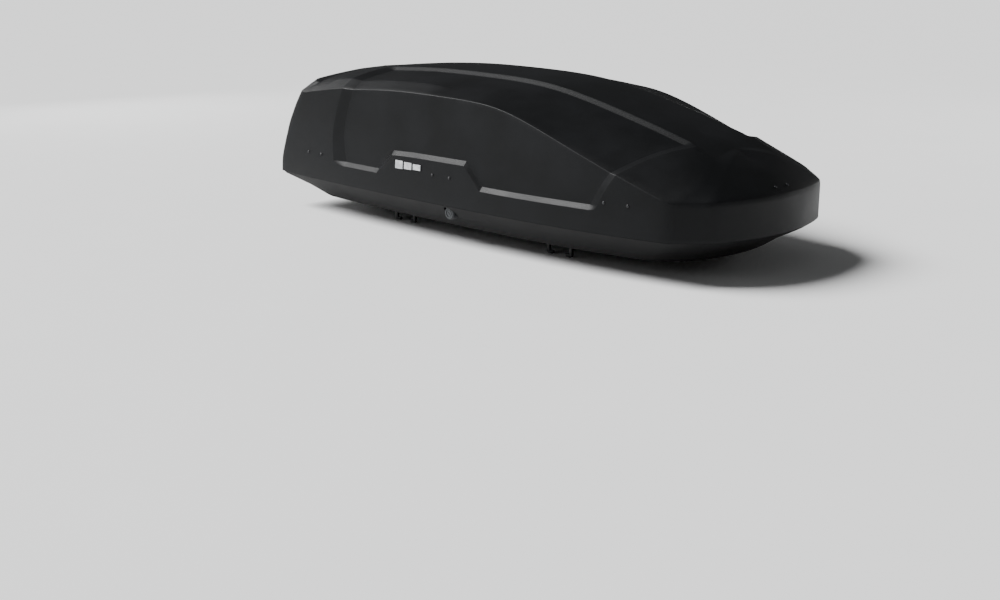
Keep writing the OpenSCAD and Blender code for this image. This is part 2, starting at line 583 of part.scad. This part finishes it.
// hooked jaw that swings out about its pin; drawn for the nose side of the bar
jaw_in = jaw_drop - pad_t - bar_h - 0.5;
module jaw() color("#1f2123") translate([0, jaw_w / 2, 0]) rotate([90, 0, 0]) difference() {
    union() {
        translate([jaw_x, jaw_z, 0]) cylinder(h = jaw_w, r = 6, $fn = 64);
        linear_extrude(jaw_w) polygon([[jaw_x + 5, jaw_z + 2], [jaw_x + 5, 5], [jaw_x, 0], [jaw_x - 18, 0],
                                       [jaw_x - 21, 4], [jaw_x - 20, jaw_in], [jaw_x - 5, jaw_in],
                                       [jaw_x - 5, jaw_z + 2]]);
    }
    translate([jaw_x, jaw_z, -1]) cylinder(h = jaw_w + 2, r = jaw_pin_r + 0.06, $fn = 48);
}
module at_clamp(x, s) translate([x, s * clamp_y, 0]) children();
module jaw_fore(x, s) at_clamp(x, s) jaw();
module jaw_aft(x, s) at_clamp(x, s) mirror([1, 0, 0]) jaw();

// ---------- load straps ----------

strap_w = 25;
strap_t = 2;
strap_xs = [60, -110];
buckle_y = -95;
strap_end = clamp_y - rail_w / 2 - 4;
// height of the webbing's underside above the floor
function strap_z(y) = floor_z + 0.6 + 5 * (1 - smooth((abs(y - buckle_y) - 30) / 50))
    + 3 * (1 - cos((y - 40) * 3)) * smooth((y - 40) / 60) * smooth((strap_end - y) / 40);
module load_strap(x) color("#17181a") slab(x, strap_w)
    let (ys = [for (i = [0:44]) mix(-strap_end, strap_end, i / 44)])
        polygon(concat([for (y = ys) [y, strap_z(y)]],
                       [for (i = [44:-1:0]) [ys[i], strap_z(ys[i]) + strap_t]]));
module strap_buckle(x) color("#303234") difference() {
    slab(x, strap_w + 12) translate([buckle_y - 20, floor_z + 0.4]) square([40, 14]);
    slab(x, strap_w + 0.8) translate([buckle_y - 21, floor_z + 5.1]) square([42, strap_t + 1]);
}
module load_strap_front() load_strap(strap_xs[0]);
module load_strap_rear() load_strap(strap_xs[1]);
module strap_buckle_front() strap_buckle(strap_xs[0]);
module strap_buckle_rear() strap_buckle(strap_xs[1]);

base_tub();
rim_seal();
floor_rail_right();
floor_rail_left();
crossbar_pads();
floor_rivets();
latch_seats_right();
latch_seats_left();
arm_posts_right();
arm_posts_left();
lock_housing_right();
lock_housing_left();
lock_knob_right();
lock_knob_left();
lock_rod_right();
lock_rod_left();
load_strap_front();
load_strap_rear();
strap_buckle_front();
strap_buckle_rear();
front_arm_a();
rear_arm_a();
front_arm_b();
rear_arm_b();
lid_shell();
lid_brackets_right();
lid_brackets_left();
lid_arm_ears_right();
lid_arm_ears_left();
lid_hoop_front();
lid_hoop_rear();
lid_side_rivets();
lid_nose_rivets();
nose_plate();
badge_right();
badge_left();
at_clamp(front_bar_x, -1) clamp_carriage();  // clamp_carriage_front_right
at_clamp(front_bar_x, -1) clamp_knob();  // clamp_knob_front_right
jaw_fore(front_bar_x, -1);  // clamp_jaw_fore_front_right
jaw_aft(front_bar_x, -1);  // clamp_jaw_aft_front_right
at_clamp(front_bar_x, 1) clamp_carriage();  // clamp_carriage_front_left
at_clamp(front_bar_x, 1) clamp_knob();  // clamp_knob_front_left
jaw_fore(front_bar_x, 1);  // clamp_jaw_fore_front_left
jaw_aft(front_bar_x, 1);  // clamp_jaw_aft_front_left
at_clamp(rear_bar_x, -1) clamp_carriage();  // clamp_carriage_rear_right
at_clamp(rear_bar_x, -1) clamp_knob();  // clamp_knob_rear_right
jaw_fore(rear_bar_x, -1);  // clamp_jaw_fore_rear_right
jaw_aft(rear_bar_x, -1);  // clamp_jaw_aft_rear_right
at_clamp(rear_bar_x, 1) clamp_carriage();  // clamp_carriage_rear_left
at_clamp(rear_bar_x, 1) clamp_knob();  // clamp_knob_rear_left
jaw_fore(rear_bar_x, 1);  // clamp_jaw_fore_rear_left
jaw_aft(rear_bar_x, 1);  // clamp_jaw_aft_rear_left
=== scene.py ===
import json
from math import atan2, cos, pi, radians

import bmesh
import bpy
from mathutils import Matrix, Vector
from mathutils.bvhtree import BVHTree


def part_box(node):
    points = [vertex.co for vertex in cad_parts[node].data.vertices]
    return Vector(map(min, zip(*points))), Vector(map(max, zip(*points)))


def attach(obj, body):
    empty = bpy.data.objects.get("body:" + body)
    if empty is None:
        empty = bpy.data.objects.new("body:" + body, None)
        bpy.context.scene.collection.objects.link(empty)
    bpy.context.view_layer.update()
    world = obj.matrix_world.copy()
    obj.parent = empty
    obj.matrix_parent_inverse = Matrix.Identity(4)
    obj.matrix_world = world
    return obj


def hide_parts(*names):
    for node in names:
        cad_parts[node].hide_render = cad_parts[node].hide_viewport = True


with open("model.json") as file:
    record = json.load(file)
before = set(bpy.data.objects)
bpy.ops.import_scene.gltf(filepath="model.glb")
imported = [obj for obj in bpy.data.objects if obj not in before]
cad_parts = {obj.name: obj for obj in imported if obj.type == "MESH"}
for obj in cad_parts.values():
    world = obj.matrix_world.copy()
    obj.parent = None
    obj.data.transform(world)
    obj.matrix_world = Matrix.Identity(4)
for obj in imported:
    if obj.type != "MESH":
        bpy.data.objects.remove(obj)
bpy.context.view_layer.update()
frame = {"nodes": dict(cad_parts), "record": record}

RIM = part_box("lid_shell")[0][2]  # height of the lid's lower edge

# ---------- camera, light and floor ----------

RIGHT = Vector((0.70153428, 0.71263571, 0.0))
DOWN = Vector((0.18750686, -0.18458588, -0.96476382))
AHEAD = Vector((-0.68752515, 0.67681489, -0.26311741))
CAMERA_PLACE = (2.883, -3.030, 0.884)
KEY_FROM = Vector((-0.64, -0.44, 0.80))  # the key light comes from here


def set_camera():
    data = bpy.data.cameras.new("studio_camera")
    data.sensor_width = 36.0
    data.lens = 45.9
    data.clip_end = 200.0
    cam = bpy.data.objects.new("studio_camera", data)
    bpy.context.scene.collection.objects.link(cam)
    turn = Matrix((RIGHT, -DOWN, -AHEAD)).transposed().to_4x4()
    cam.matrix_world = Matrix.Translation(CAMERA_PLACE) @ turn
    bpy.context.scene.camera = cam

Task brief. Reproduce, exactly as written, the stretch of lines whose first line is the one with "at_clamp(rear_bar_x, 1) clamp_knob();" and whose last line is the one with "bpy.context.scene.collection.objects.link(empty)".

Solved exercise.
at_clamp(rear_bar_x, 1) clamp_knob();  // clamp_knob_rear_left
jaw_fore(rear_bar_x, 1);  // clamp_jaw_fore_rear_left
jaw_aft(rear_bar_x, 1);  // clamp_jaw_aft_rear_left
=== scene.py ===
import json
from math import atan2, cos, pi, radians

import bmesh
import bpy
from mathutils import Matrix, Vector
from mathutils.bvhtree import BVHTree


def part_box(node):
    points = [vertex.co for vertex in cad_parts[node].data.vertices]
    return Vector(map(min, zip(*points))), Vector(map(max, zip(*points)))


def attach(obj, body):
    empty = bpy.data.objects.get("body:" + body)
    if empty is None:
        empty = bpy.data.objects.new("body:" + body, None)
        bpy.context.scene.collection.objects.link(empty)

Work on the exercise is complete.